BEAR BUTTE, SD: Sacred in America

in:

CPTnet
12 July 2006

BEAR BUTTE, SD: Sacred in America

by Jill Foster

"Would you put a toilet in a cathedral?" "Would you put a biker bar on Mount
Sinai?" "It's my land; I paid for it. Can't I do what I want with it?"
These were some the questions that reverberated around the Meade County
Courthouse on 7 July 2006, during a public hearing. The Meade County
commissioners were debating whether to grant beer licenses to two new biker
venues within three miles of Bear Butte.

Bear Butte--as Ann White Hat from the Alliance to Protect Bear Butte
explained during time for public testimony--was from the beginning a place
of worship and prayer for the Lakota, Cheyenne and other Native American
communities. Carter Camp, and others from the Coalition to Defend Bear
Butte, testified that the mountain was the birthplace of the Lakota people
and necessary for their continued existence. Many said that the toilets and
bars adjacent to the Butte are a desecration. More of the same, which would
inevitably arrive with the new partying sites, would destroy its holiness.
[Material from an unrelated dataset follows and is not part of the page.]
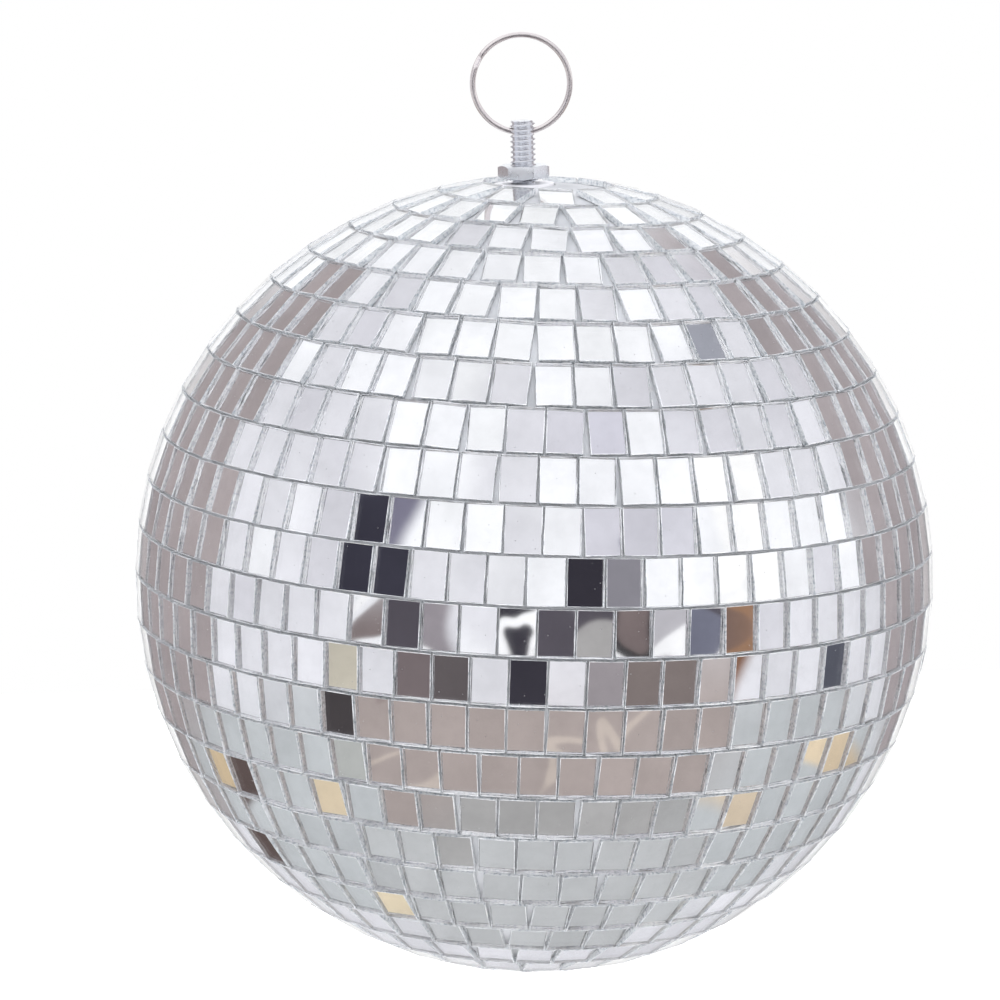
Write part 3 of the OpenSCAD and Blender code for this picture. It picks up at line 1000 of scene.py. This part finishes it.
def studioWorld():
    world = bpy.data.worlds.new("studio")
    world.use_nodes = True
    tree = world.node_tree
    tree.nodes.clear()
    new, link = tree.nodes.new, tree.links.new
    output = new("ShaderNodeOutputWorld")
    coords = new("ShaderNodeTexCoord")
    split = new("ShaderNodeSeparateXYZ")
    link(coords.outputs["Generated"], split.inputs[0])

    def calc(operation, a, b=0.0, clamp=False):
        node = new("ShaderNodeMath")
        node.operation = operation
        node.use_clamp = clamp
        for place, value in enumerate((a, b)):
            if isinstance(value, (int, float)):
                node.inputs[place].default_value = value
            else:
                link(value, node.inputs[place])
        return node.outputs[0]

    forward = calc("MULTIPLY", split.outputs[1], -1)
    azimuth = calc("DEGREES", calc("ARCTAN2", split.outputs[0], forward))
    elevation = calc("DEGREES", calc("ARCSINE", split.outputs[2]))

    def band(value, low, high, soft):
        rise = new("ShaderNodeMapRange")
        rise.interpolation_type = "SMOOTHSTEP"
        rise.inputs["From Min"].default_value = low - soft / 2
        rise.inputs["From Max"].default_value = low + soft / 2
        link(value, rise.inputs["Value"])
        fall = new("ShaderNodeMapRange")
        fall.interpolation_type = "SMOOTHSTEP"
        fall.inputs["From Min"].default_value = high - soft / 2
        fall.inputs["From Max"].default_value = high + soft / 2
        fall.inputs["To Min"].default_value = 1
        fall.inputs["To Max"].default_value = 0
        link(value, fall.inputs["Value"])
        return calc("MULTIPLY", rise.outputs["Result"], fall.outputs["Result"])

    def linear(rgb):
        return tuple(((c / 255 + 0.055) / 1.055) ** 2.4 if c > 10 else c / 255 / 12.92 for c in rgb)

    def blend(shown, mask, colour):
        mix = new("ShaderNodeMix")
        mix.data_type = "RGBA"
        link(mask, mix.inputs[0])
        link(shown, mix.inputs[6])
        mix.inputs[7].default_value = (*linear(colour), 1)
        return mix.outputs[2]

    def disc(az, el, radius, soft):
        a, e = math.radians(az), math.radians(el)
        dot = new("ShaderNodeVectorMath")
        dot.operation = "DOT_PRODUCT"
        link(coords.outputs["Generated"], dot.inputs[0])
        dot.inputs[1].default_value = (math.sin(a) * math.cos(e), -math.cos(a) * math.cos(e), math.sin(e))
        angle = calc("DEGREES", calc("ARCCOSINE", dot.outputs["Value"]))
        return band(angle, -400, radius, soft)

    base = new("ShaderNodeRGB")
    base.outputs[0].default_value = (*linear(studio["base"]), 1)
    shown = base.outputs[0]
    for az, el, radius, soft, colour in studioAreas:
        shown = blend(shown, disc(az, el, radius, soft), colour)
    # panels of the ceiling, a little lighter and darker
    noise = new("ShaderNodeTexNoise")
    noise.inputs["Scale"].default_value = studio["panelScale"]
    noise.inputs["Detail"].default_value = 1
    link(coords.outputs["Generated"], noise.inputs["Vector"])
    above = band(elevation, -12, 200, 4)
    lightPanel = calc("MULTIPLY", band(noise.outputs["Fac"], 0.55, 2, 0.03), above)
    darkPanel = calc("MULTIPLY", band(noise.outputs["Fac"], -1, 0.43, 0.03), calc("MULTIPLY", above, 0.6))
    shown = blend(shown, lightPanel, studio["panelLight"])
    shown = blend(shown, darkPanel, studio["panelDark"])
    for az, el, radius, soft, colour in studioWalls:
        shown = blend(shown, disc(az, el, radius, soft), colour)
    # the edges of what stands in the room are wavy, so each tile cuts them at its own slant
    wander = new("ShaderNodeTexNoise")
    wander.inputs["Scale"].default_value = studio["wanderScale"]
    wander.inputs["Detail"].default_value = 2
    link(coords.outputs["Generated"], wander.inputs["Vector"])
    sway = new("ShaderNodeSeparateColor")
    link(wander.outputs["Color"], sway.inputs[0])
    reach = studio["wander"]
    wavyAzimuth = calc("ADD", azimuth, calc("MULTIPLY", calc("SUBTRACT", sway.outputs[0], 0.5), reach))
    wavyElevation = calc("ADD", elevation, calc("MULTIPLY", calc("SUBTRACT", sway.outputs[1], 0.5), reach))
    for az0, az1, el0, el1, soft, colour in studioCards:
        mask = calc("MULTIPLY", band(wavyAzimuth, az0, az1, soft), band(wavyElevation, el0, el1, soft))
        shown = blend(shown, mask, colour)
    # small clutter at the height of the ball, in front of it
    litter = new("ShaderNodeTexNoise")
    litter.inputs["Scale"].default_value = studio["clutterScale"]
    litter.inputs["Detail"].default_value = 1.5
    litter.inputs["Distortion"].default_value = 0.6
    link(coords.outputs["Generated"], litter.inputs["Vector"])
    for az0, az1, el0, el1, low, high, colour in studioClutter:
        where = calc("MULTIPLY", band(azimuth, az0, az1, 3), band(elevation, el0, el1, 2))
        shown = blend(shown, calc("MULTIPLY", where, band(litter.outputs["Fac"], low, high, 0.008)), colour)
    # everything in the room is a little uneven
    mottle = new("ShaderNodeTexNoise")
    mottle.inputs["Scale"].default_value = studio["unevenScale"]
    mottle.inputs["Detail"].default_value = 5
    link(coords.outputs["Generated"], mottle.inputs["Vector"])
    level = new("ShaderNodeMapRange")
    level.inputs["From Min"].default_value = 0.3
    level.inputs["From Max"].default_value = 0.7
    level.inputs["To Min"].default_value = 1 - studio["uneven"]
    level.inputs["To Max"].default_value = 1 + studio["uneven"]
    link(mottle.outputs["Fac"], level.inputs["Value"])
    path = new("ShaderNodeLightPath")
    strength = new("ShaderNodeMapRange")
    strength.inputs["To Min"].default_value = studio["reflected"]
    strength.inputs["To Max"].default_value = studio["lit"]
    link(path.outputs["Diffuse Depth"], strength.inputs["Value"])
    reflected = new("ShaderNodeBackground")
    link(shown, reflected.inputs["Color"])
    link(calc("MULTIPLY", strength.outputs["Result"], level.outputs["Result"]), reflected.inputs["Strength"])
    plain = new("ShaderNodeBackground")
    plain.inputs["Color"].default_value = (1, 1, 1, 1)
    plain.inputs["Strength"].default_value = studio["backdrop"]
    choose = new("ShaderNodeMixShader")
    link(path.outputs["Is Camera Ray"], choose.inputs[0])
    link(reflected.outputs[0], choose.inputs[1])
    link(plain.outputs[0], choose.inputs[2])
    link(choose.outputs[0], output.inputs["Surface"])
    bpy.context.scene.world = world


studioWorld()


def makeFloor():
    ballBottom = min(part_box(n)[0].z for n in rowNames())
    mesh = bpy.data.meshes.new("floor")
    half = studio["floorHalf"]
    z = ballBottom - studio["floorDrop"]
    corners = [(-half, -half, z), (half, -half, z), (half, half, z), (-half, half, z)]
    mesh.from_pydata(corners, [], [(0, 1, 2, 3)])
    floor = bpy.data.objects.new("floor", mesh)
    bpy.context.scene.collection.objects.link(floor)
    material, shader = principled("paleFloor")
    shader.inputs["Base Color"].default_value = (0.93, 0.93, 0.93, 1)
    shader.inputs["Roughness"].default_value = 0.9
    shader.inputs["Emission Color"].default_value = (1, 1, 1, 1)
    shader.inputs["Emission Strength"].default_value = 0.6
    mesh.materials.append(material)
    floor.visible_glossy = False
    floor.visible_transmission = False


makeFloor()
bpy.context.scene.view_settings.view_transform = "Standard"
print("studio made")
Earlier in the week, two CPTers, John Spragge and Jill Foster, patrolled
Hagger's Grocery parking lot, joining the effort to get enough voter
signatures to require the county to hold a referendum on the granting of new
liquor licenses. A member of the National Guard, while signing the Bear
Butte petition, mentioned that his duties entailed protecting the national
monument at Mount Rushmore. Another woman wanted to know why the defense of
the Gettysburg historic area against a casino had made the national news,
but not Bear Butte.

For Ulysses Riley, the owner of Free Spirit Campground two miles from Bear
Butte, something else was at stake--his ownership of the land and his right
to use it. The Meade County commissioners agreed the Butte was sacred, but
shut off further public discussion and granted Riley the beer licenses.